◆ AVAILABLE DATA ◆
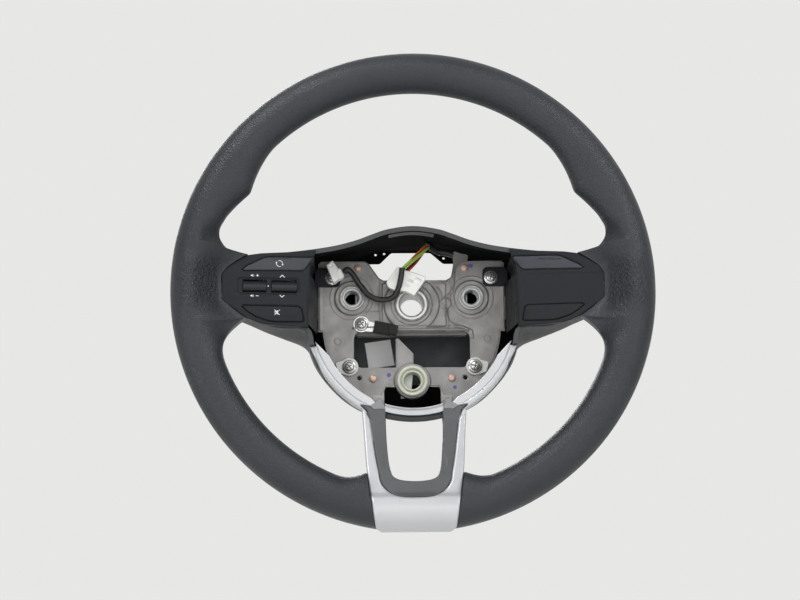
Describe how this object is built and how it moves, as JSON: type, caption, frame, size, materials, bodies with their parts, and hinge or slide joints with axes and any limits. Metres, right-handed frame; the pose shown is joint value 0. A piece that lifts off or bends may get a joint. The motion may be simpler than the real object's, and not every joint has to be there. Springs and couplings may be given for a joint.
{
  "type": "car steering wheel",
  "caption": "Three-spoke car steering wheel with switch pods, cast hub plate and split lower spoke, shown with its airbag module taken off.",
  "frame": {"origin": "on the steering axis, where the column bore meets the front face of the hub plate", "axes": "+X to the driver's right, +Z to twelve o'clock, +Y along the steering axis away from the driver"},
  "size_m": [0.3696, 0.1342, 0.37],
  "materials": {
    "cast_alloy": "as cast, fine grain",
    "core_rod": "drawn rod",
    "turned_steel": "turned",
    "zinc_steel": "bright zinc",
    "spring_steel": "drawn",
    "grip_leather": "moulded leather grain, soft sheen",
    "cover_grey": "fine texture",
    "silver_paint": "satin silver paint on moulded plastic",
    "insert_grey": "satin",
    "pod_black": "fine texture",
    "button_black": "fine texture",
    "plain_black": "plain",
    "circuit_green": "solder resist",
    "silicone": "silicone",
    "seat_plastic": "plain",
    "copper": "copper",
    "plug_white": "plain",
    "plug_grey": "plain",
    "wire_orange": "insulation",
    "wire_green": "insulation",
    "wire_red": "insulation",
    "cloth_tape": "woven cloth tape"
  },
  "bodies": {
    "wheel": {"armature": "cast_alloy", "rim_core": "core_rod", "hub_bushing": "turned_steel", "rim_foam": "grip_leather", "rear_cover": "cover_grey", "lower_spoke_cover": "cover_grey", "spoke_trim": "silver_paint", "spoke_insert": "insert_grey", "left_bezel": "pod_black", "right_bezel": "pod_black", "left_switch_back": "plain_black", "right_switch_back": "plain_black", "left_board": "circuit_green", "right_board": "circuit_green", "left_keypad": "silicone", "right_keypad": "silicone", "left_seat_bush": "seat_plastic", "right_seat_bush": "seat_plastic", "lower_seat_bush": "seat_plastic", "left_snap_wire": "spring_steel", "right_snap_wire": "spring_steel", "lower_clip": "spring_steel", "contact_rivets": "copper", "pod_screws": "zinc_steel", "trim_screws": "zinc_steel", "ground_screw": "zinc_steel", "ground_tab": "zinc_steel", "ground_connector": "plain_black", "left_plug": "plug_white", "lead_sheath": "plain_black", "centre_plug": "plug_white", "centre_socket": "plug_grey", "orange_wire": "wire_orange", "green_wire": "wire_green", "red_wire": "wire_red", "black_wire": "plain_black", "harness_tape": "cloth_tape"},
    "mode_button": {"mode_button": "button_black"},
    "mute_button": {"mute_button": "button_black"},
    "trip_button": {"trip_button": "button_black"},
    "reset_button": {"reset_button": "button_black"},
    "volume_rocker": {"volume_rocker": "button_black"},
    "seek_rocker": {"seek_rocker": "button_black"}
  },
  "joints": [
    {"name": "mode_press", "type": "slide", "parent": "wheel", "child": "mode_button", "axis": [0, 1, 0], "range_m": [0, 0.0012], "stiffness_N_per_m": 2000, "springref_m": -0.0005},
    {"name": "mute_press", "type": "slide", "parent": "wheel", "child": "mute_button", "axis": [0, 1, 0], "range_m": [0, 0.0012], "stiffness_N_per_m": 2000, "springref_m": -0.0005},
    {"name": "trip_press", "type": "slide", "parent": "wheel", "child": "trip_button", "axis": [0, 1, 0], "range_m": [0, 0.0012], "stiffness_N_per_m": 2000, "springref_m": -0.0005},
    {"name": "reset_press", "type": "slide", "parent": "wheel", "child": "reset_button", "axis": [0, 1, 0], "range_m": [0, 0.0012], "stiffness_N_per_m": 2000, "springref_m": -0.0005},
    {"name": "volume_turn", "type": "hinge", "parent": "wheel", "child": "volume_rocker", "pos_m": [-0.11, -0.06135, 0.0039], "axis": [0.9896, 0.1439, 0], "range_deg": [-7, 7], "stiffness_Nm_per_rad": 0.06},
    {"name": "seek_turn", "type": "hinge", "parent": "wheel", "child": "seek_rocker", "pos_m": [-0.11, -0.06135, 0.0039], "axis": [0.9896, 0.1439, 0], "range_deg": [-7, 7], "stiffness_Nm_per_rad": 0.06}
  ]
}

◆ EXERCISE REQUIREMENTS ◆
Restate every line of the data word for word.

◆ RESPONSE TO THIS EXERCISE ◆
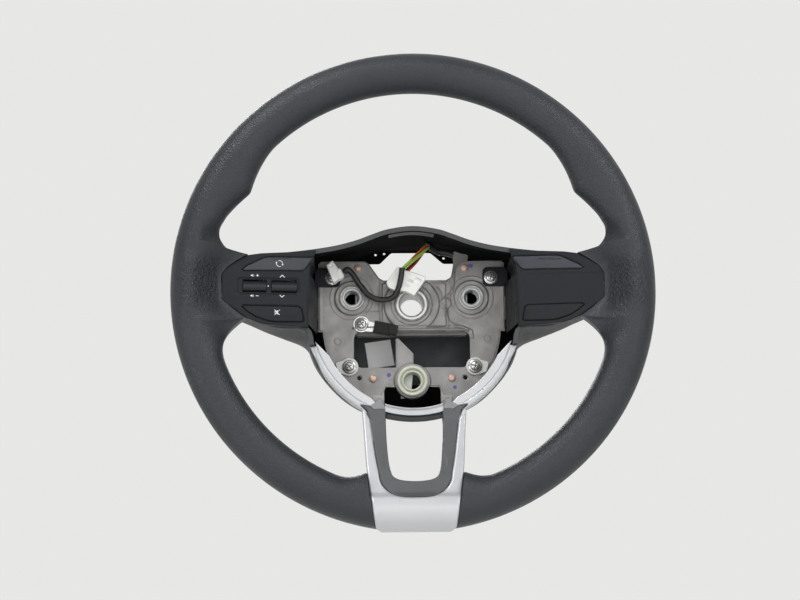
Describe how this object is built and how it moves, as JSON: type, caption, frame, size, materials, bodies with their parts, and hinge or slide joints with axes and any limits. Metres, right-handed frame; the pose shown is joint value 0. A piece that lifts off or bends may get a joint. The motion may be simpler than the real object's, and not every joint has to be there. Springs and couplings may be given for a joint.
{
  "type": "car steering wheel",
  "caption": "Three-spoke car steering wheel with switch pods, cast hub plate and split lower spoke, shown with its airbag module taken off.",
  "frame": {"origin": "on the steering axis, where the column bore meets the front face of the hub plate", "axes": "+X to the driver's right, +Z to twelve o'clock, +Y along the steering axis away from the driver"},
  "size_m": [0.3696, 0.1342, 0.37],
  "materials": {
    "cast_alloy": "as cast, fine grain",
    "core_rod": "drawn rod",
    "turned_steel": "turned",
    "zinc_steel": "bright zinc",
    "spring_steel": "drawn",
    "grip_leather": "moulded leather grain, soft sheen",
    "cover_grey": "fine texture",
    "silver_paint": "satin silver paint on moulded plastic",
    "insert_grey": "satin",
    "pod_black": "fine texture",
    "button_black": "fine texture",
    "plain_black": "plain",
    "circuit_green": "solder resist",
    "silicone": "silicone",
    "seat_plastic": "plain",
    "copper": "copper",
    "plug_white": "plain",
    "plug_grey": "plain",
    "wire_orange": "insulation",
    "wire_green": "insulation",
    "wire_red": "insulation",
    "cloth_tape": "woven cloth tape"
  },
  "bodies": {
    "wheel": {"armature": "cast_alloy", "rim_core": "core_rod", "hub_bushing": "turned_steel", "rim_foam": "grip_leather", "rear_cover": "cover_grey", "lower_spoke_cover": "cover_grey", "spoke_trim": "silver_paint", "spoke_insert": "insert_grey", "left_bezel": "pod_black", "right_bezel": "pod_black", "left_switch_back": "plain_black", "right_switch_back": "plain_black", "left_board": "circuit_green", "right_board": "circuit_green", "left_keypad": "silicone", "right_keypad": "silicone", "left_seat_bush": "seat_plastic", "right_seat_bush": "seat_plastic", "lower_seat_bush": "seat_plastic", "left_snap_wire": "spring_steel", "right_snap_wire": "spring_steel", "lower_clip": "spring_steel", "contact_rivets": "copper", "pod_screws": "zinc_steel", "trim_screws": "zinc_steel", "ground_screw": "zinc_steel", "ground_tab": "zinc_steel", "ground_connector": "plain_black", "left_plug": "plug_white", "lead_sheath": "plain_black", "centre_plug": "plug_white", "centre_socket": "plug_grey", "orange_wire": "wire_orange", "green_wire": "wire_green", "red_wire": "wire_red", "black_wire": "plain_black", "harness_tape": "cloth_tape"},
    "mode_button": {"mode_button": "button_black"},
    "mute_button": {"mute_button": "button_black"},
    "trip_button": {"trip_button": "button_black"},
    "reset_button": {"reset_button": "button_black"},
    "volume_rocker": {"volume_rocker": "button_black"},
    "seek_rocker": {"seek_rocker": "button_black"}
  },
  "joints": [
    {"name": "mode_press", "type": "slide", "parent": "wheel", "child": "mode_button", "axis": [0, 1, 0], "range_m": [0, 0.0012], "stiffness_N_per_m": 2000, "springref_m": -0.0005},
    {"name": "mute_press", "type": "slide", "parent": "wheel", "child": "mute_button", "axis": [0, 1, 0], "range_m": [0, 0.0012], "stiffness_N_per_m": 2000, "springref_m": -0.0005},
    {"name": "trip_press", "type": "slide", "parent": "wheel", "child": "trip_button", "axis": [0, 1, 0], "range_m": [0, 0.0012], "stiffness_N_per_m": 2000, "springref_m": -0.0005},
    {"name": "reset_press", "type": "slide", "parent": "wheel", "child": "reset_button", "axis": [0, 1, 0], "range_m": [0, 0.0012], "stiffness_N_per_m": 2000, "springref_m": -0.0005},
    {"name": "volume_turn", "type": "hinge", "parent": "wheel", "child": "volume_rocker", "pos_m": [-0.11, -0.06135, 0.0039], "axis": [0.9896, 0.1439, 0], "range_deg": [-7, 7], "stiffness_Nm_per_rad": 0.06},
    {"name": "seek_turn", "type": "hinge", "parent": "wheel", "child": "seek_rocker", "pos_m": [-0.11, -0.06135, 0.0039], "axis": [0.9896, 0.1439, 0], "range_deg": [-7, 7], "stiffness_Nm_per_rad": 0.06}
  ]
}